Need help to better understand CUDA structure


i’m a french student and currently doing an internship.

My job is to modified a program (already written in C++) to make it work on CUDA.

I have a Quadro 4000, and I don’t know a thing about CUDA (though i tried to read the programming guide, it’s still obscur).

For this specific GPU, there are 256 Cores, and 1024 threads per blocks, and each block has 48 Kb shared memory, right ?

What is the link between cores and blocks ? or cores and multiprocessor ?

Is it : 8 MP, and 32 cores/MP = 256 cores ?

And with 8 blocks per MP i have 64 blocks of 1024 threads ?

And what’s the difference between threads and resident treads ? Because if i have 1024 threads per block max, it must be 8*1024 > 8000 per MP, and not 1536 ?

I have to wonder how i can cut 3 loops on many many images for the program to be as fast as possible … (currently taking several hours).

Thank you, and i hope you can understand my English ^^"


Please, i need to know how many blocks there are on the Quadro 4000 before considering anything else …

You can have as many as you want - 65535 x 65535 x 65535 is the upper limit and that is the same for every fermi card. But I suspect that isn’t really what you are trying to ask. The Quadro 4000 has 8 multi-processors, and each can run up to 8 blocks of threads concurrently. Each block runs for its lifetime on one MP. As a block finishes on a MP, another can be run from the pool of unrun blocks. In this way all the blocks from a grid of any size (up to the 65535^3 limit) are run and retired, and the kernel launch is completed.

Does that make things any clearer?

I see. Thank you !
So, i can run 64 blocks at the same time, and each one can run 1024 threads ?
The 48 Kb shared memory is for one MP ? So there are 6 Kb of shared memory per block ?

No it is up to 48k per block, and up to 8 blocks per MP. The amount of shared memory and registers each block requires determines the amount of blocks which will run concurrently, not the other way around.

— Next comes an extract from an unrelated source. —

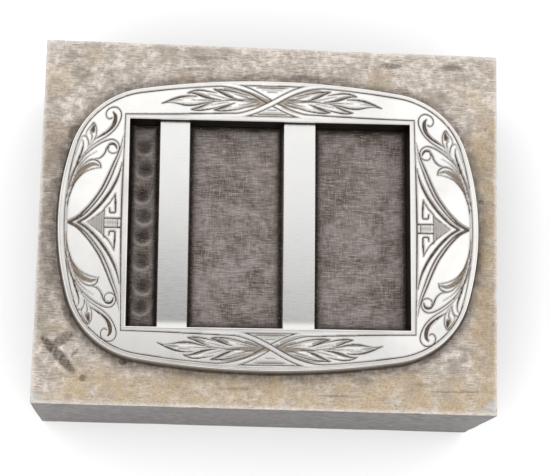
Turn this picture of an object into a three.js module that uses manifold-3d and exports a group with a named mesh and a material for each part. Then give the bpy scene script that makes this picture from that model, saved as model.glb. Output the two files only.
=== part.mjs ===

Ok ! Thank you ! I would have been hard for me to understand that otherwise … !

So i have 64 blocks, and 1024 threads per block, and i need to process 10 000 images for the first loop, and then 100 other images for each in the second loop, and then process on zone/region of interest in each images (to do a correlation), let’s say 1000 max.
How can I efficiently cut theses loop to run the GPU at full potential … ? I was thinking to use the shared memory for 3 lines, 1 of the image of the first loop, and 2 of the second loop … this way, blocks can be the second loop (2*64=128 > 100) and threads the last loop of region of interest (1024 > 1000, which is already a maximum).
What do you think ?

(it’s 3 nested loops)

I don’t know anything about image processing, so I can’t really offer any advice, sorry. Start simple. Something that is slow, but works can always be optimized. Something that is prematurely optimized, overky complex and doesn’t work is no help to anyone. Best of luck.

Yes it’s probably a great advice !

Do you think I can start a new topic to ask for image processing ?